**PROBLEM DETAILS**
Please copy the lines below exactly, from the first one through the line showing "heel_depth = 5; // [3:0.5:8]".

**COLLECTED DATA**

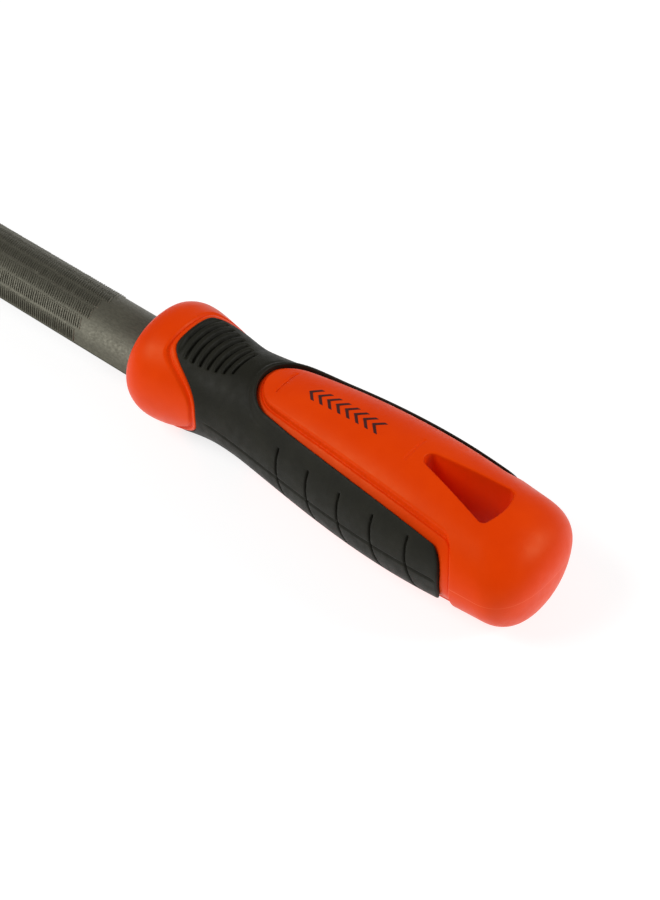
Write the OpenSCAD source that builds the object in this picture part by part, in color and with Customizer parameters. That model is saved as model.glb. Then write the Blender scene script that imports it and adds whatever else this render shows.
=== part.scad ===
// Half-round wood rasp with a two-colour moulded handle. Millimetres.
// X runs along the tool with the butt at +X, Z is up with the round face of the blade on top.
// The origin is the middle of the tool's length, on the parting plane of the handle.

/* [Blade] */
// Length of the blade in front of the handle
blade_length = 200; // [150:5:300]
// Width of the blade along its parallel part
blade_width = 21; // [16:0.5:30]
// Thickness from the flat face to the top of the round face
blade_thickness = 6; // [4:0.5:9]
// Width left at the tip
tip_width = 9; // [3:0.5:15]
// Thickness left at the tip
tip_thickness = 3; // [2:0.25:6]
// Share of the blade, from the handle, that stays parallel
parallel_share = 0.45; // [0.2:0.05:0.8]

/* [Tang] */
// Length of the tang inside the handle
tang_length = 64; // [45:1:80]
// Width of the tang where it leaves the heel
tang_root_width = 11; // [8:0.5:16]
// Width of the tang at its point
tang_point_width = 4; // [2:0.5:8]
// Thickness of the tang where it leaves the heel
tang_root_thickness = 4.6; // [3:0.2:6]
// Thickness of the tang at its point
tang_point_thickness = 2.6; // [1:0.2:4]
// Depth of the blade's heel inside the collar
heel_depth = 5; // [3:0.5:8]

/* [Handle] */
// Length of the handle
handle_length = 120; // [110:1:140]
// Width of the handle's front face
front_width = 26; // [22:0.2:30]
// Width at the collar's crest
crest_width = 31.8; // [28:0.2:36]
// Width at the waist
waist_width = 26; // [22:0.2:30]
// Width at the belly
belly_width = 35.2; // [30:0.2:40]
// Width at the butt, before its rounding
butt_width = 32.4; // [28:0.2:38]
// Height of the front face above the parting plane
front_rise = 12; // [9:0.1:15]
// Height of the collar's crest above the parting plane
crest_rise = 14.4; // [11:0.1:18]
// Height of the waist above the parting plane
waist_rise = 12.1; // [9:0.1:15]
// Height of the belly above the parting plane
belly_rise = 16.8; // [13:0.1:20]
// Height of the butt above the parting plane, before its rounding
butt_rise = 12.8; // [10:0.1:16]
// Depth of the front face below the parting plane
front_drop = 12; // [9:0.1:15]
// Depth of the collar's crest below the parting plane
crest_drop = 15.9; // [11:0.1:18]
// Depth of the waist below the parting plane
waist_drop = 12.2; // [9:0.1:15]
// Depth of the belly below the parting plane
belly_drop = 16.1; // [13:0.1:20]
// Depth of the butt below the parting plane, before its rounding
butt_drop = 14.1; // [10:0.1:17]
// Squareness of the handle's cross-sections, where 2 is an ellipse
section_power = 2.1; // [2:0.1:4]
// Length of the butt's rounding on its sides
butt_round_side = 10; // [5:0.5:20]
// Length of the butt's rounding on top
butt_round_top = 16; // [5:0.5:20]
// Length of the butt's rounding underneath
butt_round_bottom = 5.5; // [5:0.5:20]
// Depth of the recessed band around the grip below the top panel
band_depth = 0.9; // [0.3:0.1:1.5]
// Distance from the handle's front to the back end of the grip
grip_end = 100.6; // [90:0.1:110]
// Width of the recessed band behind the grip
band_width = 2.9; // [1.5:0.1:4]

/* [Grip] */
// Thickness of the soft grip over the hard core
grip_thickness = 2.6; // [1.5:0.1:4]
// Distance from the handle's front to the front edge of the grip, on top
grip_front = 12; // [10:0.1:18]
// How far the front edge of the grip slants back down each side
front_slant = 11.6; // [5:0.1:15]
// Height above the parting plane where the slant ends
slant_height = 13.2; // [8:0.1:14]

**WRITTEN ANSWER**
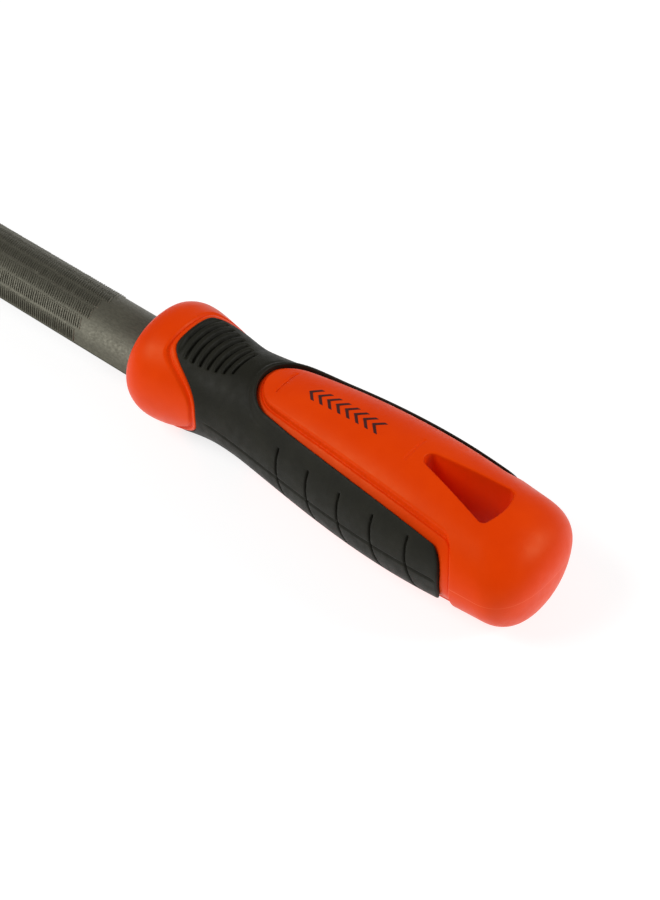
Write the OpenSCAD source that builds the object in this picture part by part, in color and with Customizer parameters. That model is saved as model.glb. Then write the Blender scene script that imports it and adds whatever else this render shows.
=== part.scad ===
// Half-round wood rasp with a two-colour moulded handle. Millimetres.
// X runs along the tool with the butt at +X, Z is up with the round face of the blade on top.
// The origin is the middle of the tool's length, on the parting plane of the handle.

/* [Blade] */
// Length of the blade in front of the handle
blade_length = 200; // [150:5:300]
// Width of the blade along its parallel part
blade_width = 21; // [16:0.5:30]
// Thickness from the flat face to the top of the round face
blade_thickness = 6; // [4:0.5:9]
// Width left at the tip
tip_width = 9; // [3:0.5:15]
// Thickness left at the tip
tip_thickness = 3; // [2:0.25:6]
// Share of the blade, from the handle, that stays parallel
parallel_share = 0.45; // [0.2:0.05:0.8]

/* [Tang] */
// Length of the tang inside the handle
tang_length = 64; // [45:1:80]
// Width of the tang where it leaves the heel
tang_root_width = 11; // [8:0.5:16]
// Width of the tang at its point
tang_point_width = 4; // [2:0.5:8]
// Thickness of the tang where it leaves the heel
tang_root_thickness = 4.6; // [3:0.2:6]
// Thickness of the tang at its point
tang_point_thickness = 2.6; // [1:0.2:4]
// Depth of the blade's heel inside the collar
heel_depth = 5; // [3:0.5:8]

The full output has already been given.